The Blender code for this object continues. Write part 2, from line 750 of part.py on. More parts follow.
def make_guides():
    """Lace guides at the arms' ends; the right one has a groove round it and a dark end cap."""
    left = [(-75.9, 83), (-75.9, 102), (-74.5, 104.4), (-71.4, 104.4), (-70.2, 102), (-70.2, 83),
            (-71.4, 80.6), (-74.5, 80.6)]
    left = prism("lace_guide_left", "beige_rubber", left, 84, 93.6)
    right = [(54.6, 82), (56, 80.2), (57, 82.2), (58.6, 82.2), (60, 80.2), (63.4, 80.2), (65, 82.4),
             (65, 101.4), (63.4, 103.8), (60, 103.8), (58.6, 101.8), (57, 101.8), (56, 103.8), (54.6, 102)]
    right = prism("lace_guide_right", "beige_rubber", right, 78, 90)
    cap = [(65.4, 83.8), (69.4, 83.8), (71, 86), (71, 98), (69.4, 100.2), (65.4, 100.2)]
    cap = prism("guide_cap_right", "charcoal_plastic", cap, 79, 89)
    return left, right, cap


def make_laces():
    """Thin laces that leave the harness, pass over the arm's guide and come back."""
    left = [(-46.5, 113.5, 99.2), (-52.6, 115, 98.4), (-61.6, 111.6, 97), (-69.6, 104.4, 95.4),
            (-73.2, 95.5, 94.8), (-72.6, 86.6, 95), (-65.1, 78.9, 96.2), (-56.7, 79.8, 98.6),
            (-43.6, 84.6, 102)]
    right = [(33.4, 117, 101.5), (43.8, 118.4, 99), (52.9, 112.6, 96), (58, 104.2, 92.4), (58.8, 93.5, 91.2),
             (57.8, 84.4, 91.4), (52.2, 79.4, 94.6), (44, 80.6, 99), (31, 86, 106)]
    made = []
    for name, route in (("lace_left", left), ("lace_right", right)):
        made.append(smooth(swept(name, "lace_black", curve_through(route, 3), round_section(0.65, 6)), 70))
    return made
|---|
## Aim
Repeat the material word for word from its opening line up to and including the line containing "return left, right, cap".

## Correct result
The Blender code for this object continues. Write part 2, from line 750 of part.py on. More parts follow.
def make_guides():
    """Lace guides at the arms' ends; the right one has a groove round it and a dark end cap."""
    left = [(-75.9, 83), (-75.9, 102), (-74.5, 104.4), (-71.4, 104.4), (-70.2, 102), (-70.2, 83),
            (-71.4, 80.6), (-74.5, 80.6)]
    left = prism("lace_guide_left", "beige_rubber", left, 84, 93.6)
    right = [(54.6, 82), (56, 80.2), (57, 82.2), (58.6, 82.2), (60, 80.2), (63.4, 80.2), (65, 82.4),
             (65, 101.4), (63.4, 103.8), (60, 103.8), (58.6, 101.8), (57, 101.8), (56, 103.8), (54.6, 102)]
    right = prism("lace_guide_right", "beige_rubber", right, 78, 90)
    cap = [(65.4, 83.8), (69.4, 83.8), (71, 86), (71, 98), (69.4, 100.2), (65.4, 100.2)]
    cap = prism("guide_cap_right", "charcoal_plastic", cap, 79, 89)
    return left, right, cap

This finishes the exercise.